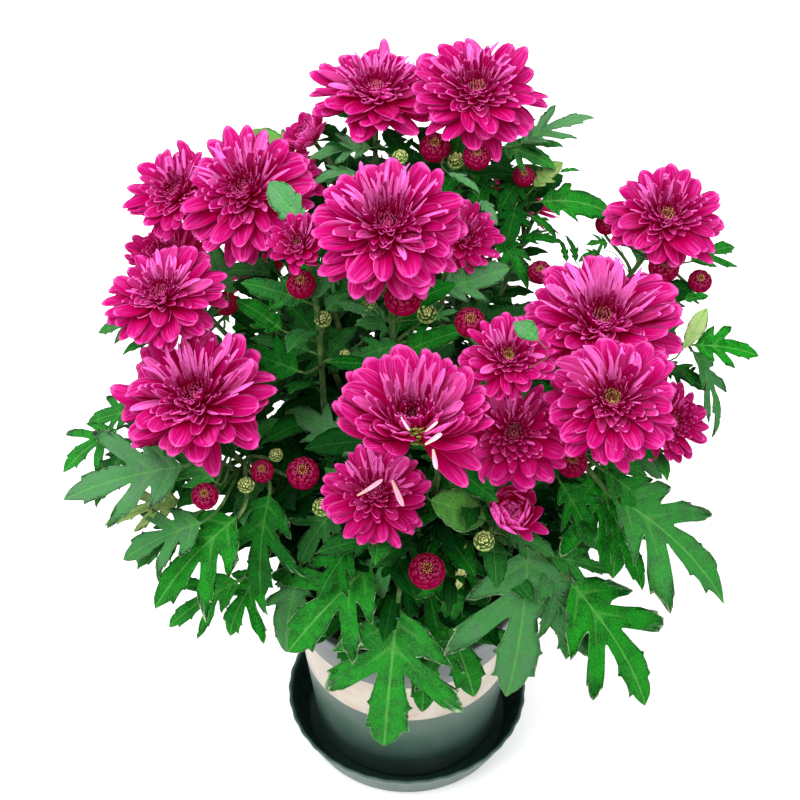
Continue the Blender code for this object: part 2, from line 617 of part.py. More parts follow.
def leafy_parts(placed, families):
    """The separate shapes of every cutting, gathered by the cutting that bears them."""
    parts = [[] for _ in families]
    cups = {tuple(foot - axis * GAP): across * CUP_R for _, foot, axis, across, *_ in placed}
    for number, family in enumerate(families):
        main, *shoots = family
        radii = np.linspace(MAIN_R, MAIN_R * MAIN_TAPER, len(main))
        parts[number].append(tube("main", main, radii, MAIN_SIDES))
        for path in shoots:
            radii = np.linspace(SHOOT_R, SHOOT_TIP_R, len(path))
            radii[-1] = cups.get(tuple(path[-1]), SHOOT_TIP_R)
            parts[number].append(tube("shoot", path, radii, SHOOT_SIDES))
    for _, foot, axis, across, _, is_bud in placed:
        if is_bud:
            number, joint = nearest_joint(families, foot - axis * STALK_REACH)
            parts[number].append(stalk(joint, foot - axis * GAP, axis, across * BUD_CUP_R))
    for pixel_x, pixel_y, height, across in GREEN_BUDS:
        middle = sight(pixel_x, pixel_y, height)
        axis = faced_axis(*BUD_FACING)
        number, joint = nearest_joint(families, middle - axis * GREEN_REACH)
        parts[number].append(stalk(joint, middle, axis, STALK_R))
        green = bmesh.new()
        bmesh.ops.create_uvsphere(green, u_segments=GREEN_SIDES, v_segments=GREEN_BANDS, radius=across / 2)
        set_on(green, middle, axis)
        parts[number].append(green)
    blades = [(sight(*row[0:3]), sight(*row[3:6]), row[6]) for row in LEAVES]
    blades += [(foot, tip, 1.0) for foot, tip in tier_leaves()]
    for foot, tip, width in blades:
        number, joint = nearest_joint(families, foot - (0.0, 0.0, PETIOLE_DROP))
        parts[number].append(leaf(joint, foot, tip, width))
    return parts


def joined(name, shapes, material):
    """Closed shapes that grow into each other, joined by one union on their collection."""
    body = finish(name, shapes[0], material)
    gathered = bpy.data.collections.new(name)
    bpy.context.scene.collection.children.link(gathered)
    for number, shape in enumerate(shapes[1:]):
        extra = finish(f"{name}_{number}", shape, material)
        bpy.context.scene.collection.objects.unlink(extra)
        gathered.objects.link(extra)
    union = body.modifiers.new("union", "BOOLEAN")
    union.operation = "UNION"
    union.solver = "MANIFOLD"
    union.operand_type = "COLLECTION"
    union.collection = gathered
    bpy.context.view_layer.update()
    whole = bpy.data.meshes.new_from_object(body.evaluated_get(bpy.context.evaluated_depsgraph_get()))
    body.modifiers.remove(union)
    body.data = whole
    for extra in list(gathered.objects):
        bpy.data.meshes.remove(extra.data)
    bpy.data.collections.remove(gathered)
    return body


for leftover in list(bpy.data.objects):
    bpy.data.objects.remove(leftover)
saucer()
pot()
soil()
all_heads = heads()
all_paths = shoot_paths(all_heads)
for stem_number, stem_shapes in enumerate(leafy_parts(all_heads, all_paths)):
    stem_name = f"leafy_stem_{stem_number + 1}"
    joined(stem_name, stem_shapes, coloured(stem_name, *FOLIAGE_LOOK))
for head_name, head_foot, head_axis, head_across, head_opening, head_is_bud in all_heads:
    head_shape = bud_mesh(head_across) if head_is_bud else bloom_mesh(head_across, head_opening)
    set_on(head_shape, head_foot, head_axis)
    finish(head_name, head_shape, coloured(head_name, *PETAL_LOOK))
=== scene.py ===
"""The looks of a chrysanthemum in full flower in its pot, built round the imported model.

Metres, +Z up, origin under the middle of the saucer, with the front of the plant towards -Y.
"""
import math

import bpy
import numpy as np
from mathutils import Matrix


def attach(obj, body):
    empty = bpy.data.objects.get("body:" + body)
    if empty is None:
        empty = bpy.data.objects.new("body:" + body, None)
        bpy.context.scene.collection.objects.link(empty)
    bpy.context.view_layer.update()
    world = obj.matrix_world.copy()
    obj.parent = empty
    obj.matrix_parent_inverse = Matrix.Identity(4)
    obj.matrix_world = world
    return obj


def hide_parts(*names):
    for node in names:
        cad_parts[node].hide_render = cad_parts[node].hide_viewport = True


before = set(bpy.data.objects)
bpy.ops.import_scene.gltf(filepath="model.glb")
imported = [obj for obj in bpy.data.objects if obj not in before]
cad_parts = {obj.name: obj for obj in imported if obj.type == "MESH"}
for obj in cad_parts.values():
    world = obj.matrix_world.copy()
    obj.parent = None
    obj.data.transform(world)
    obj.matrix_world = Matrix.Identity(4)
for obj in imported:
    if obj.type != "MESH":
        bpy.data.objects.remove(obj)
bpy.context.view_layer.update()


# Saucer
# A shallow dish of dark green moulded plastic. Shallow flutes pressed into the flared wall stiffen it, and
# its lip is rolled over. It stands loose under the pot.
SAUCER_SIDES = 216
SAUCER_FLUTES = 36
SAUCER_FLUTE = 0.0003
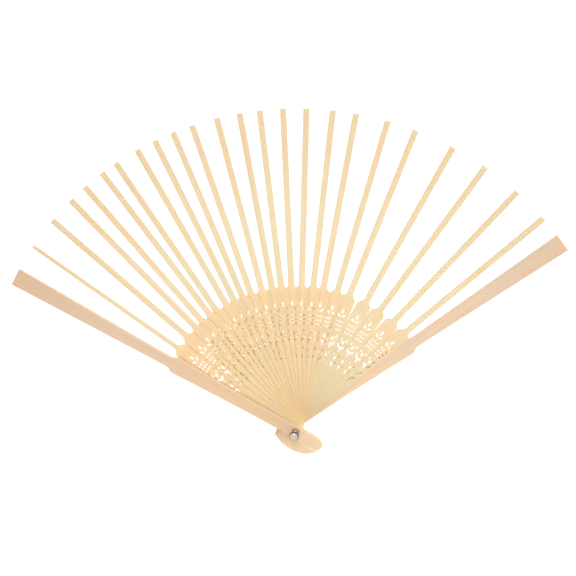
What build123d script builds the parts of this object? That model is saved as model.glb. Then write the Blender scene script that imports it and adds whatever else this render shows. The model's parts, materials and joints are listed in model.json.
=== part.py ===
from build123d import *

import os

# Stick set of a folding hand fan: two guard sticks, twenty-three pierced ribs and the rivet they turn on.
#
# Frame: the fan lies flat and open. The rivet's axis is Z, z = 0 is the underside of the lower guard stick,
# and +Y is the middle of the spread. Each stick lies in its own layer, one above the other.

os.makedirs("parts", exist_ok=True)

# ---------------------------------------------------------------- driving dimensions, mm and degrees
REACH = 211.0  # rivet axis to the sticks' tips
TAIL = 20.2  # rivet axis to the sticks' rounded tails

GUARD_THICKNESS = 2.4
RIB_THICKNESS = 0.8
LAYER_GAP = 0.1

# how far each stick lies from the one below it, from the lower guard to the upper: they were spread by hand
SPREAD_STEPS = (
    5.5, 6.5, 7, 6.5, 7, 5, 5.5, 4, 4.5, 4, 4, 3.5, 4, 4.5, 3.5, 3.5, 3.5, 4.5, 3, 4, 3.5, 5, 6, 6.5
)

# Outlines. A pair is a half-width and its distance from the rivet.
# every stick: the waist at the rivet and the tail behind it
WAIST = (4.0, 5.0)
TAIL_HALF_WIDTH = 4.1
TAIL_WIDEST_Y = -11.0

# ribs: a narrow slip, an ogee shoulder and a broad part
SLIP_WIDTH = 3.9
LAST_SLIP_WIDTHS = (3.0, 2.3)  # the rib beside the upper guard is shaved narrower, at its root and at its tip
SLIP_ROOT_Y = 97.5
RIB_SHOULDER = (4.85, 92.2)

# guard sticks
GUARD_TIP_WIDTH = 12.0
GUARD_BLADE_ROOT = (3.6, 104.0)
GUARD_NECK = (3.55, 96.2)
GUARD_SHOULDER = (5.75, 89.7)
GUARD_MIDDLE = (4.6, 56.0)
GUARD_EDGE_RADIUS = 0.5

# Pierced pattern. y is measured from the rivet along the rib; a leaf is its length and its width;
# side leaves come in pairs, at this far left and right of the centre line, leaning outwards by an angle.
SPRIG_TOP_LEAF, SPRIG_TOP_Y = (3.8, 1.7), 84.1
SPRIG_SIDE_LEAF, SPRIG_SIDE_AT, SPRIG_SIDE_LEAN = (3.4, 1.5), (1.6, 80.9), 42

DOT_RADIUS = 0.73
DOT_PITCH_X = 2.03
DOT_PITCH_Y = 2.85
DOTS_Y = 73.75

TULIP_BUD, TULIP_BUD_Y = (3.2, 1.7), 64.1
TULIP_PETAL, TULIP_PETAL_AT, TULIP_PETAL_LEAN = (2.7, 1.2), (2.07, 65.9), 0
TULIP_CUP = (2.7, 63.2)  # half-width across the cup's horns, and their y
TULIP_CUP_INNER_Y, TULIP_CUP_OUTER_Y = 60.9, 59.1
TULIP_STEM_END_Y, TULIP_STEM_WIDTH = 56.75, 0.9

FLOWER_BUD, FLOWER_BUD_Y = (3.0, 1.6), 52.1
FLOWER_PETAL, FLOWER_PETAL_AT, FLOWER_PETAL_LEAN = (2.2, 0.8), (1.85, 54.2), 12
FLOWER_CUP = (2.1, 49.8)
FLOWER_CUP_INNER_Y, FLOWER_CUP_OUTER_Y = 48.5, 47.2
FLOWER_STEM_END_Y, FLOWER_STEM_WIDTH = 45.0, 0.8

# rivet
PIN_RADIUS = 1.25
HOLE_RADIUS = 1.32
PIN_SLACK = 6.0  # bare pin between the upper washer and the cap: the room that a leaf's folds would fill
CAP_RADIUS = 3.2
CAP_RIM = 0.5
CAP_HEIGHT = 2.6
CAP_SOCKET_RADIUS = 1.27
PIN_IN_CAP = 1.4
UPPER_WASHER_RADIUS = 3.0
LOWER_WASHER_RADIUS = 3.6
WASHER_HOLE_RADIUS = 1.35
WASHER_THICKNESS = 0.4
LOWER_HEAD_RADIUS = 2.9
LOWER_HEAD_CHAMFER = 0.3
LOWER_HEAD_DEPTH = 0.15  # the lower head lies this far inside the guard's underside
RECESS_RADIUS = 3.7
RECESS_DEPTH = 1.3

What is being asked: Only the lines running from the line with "for leftover in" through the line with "for node in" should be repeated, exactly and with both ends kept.

Response for this exercise:
for leftover in list(bpy.data.objects):
    bpy.data.objects.remove(leftover)
saucer()
pot()
soil()
all_heads = heads()
all_paths = shoot_paths(all_heads)
for stem_number, stem_shapes in enumerate(leafy_parts(all_heads, all_paths)):
    stem_name = f"leafy_stem_{stem_number + 1}"
    joined(stem_name, stem_shapes, coloured(stem_name, *FOLIAGE_LOOK))
for head_name, head_foot, head_axis, head_across, head_opening, head_is_bud in all_heads:
    head_shape = bud_mesh(head_across) if head_is_bud else bloom_mesh(head_across, head_opening)
    set_on(head_shape, head_foot, head_axis)
    finish(head_name, head_shape, coloured(head_name, *PETAL_LOOK))
=== scene.py ===
"""The looks of a chrysanthemum in full flower in its pot, built round the imported model.

Metres, +Z up, origin under the middle of the saucer, with the front of the plant towards -Y.
"""
import math

import bpy
import numpy as np
from mathutils import Matrix


def attach(obj, body):
    empty = bpy.data.objects.get("body:" + body)
    if empty is None:
        empty = bpy.data.objects.new("body:" + body, None)
        bpy.context.scene.collection.objects.link(empty)
    bpy.context.view_layer.update()
    world = obj.matrix_world.copy()
    obj.parent = empty
    obj.matrix_parent_inverse = Matrix.Identity(4)
    obj.matrix_world = world
    return obj


def hide_parts(*names):
    for node in names:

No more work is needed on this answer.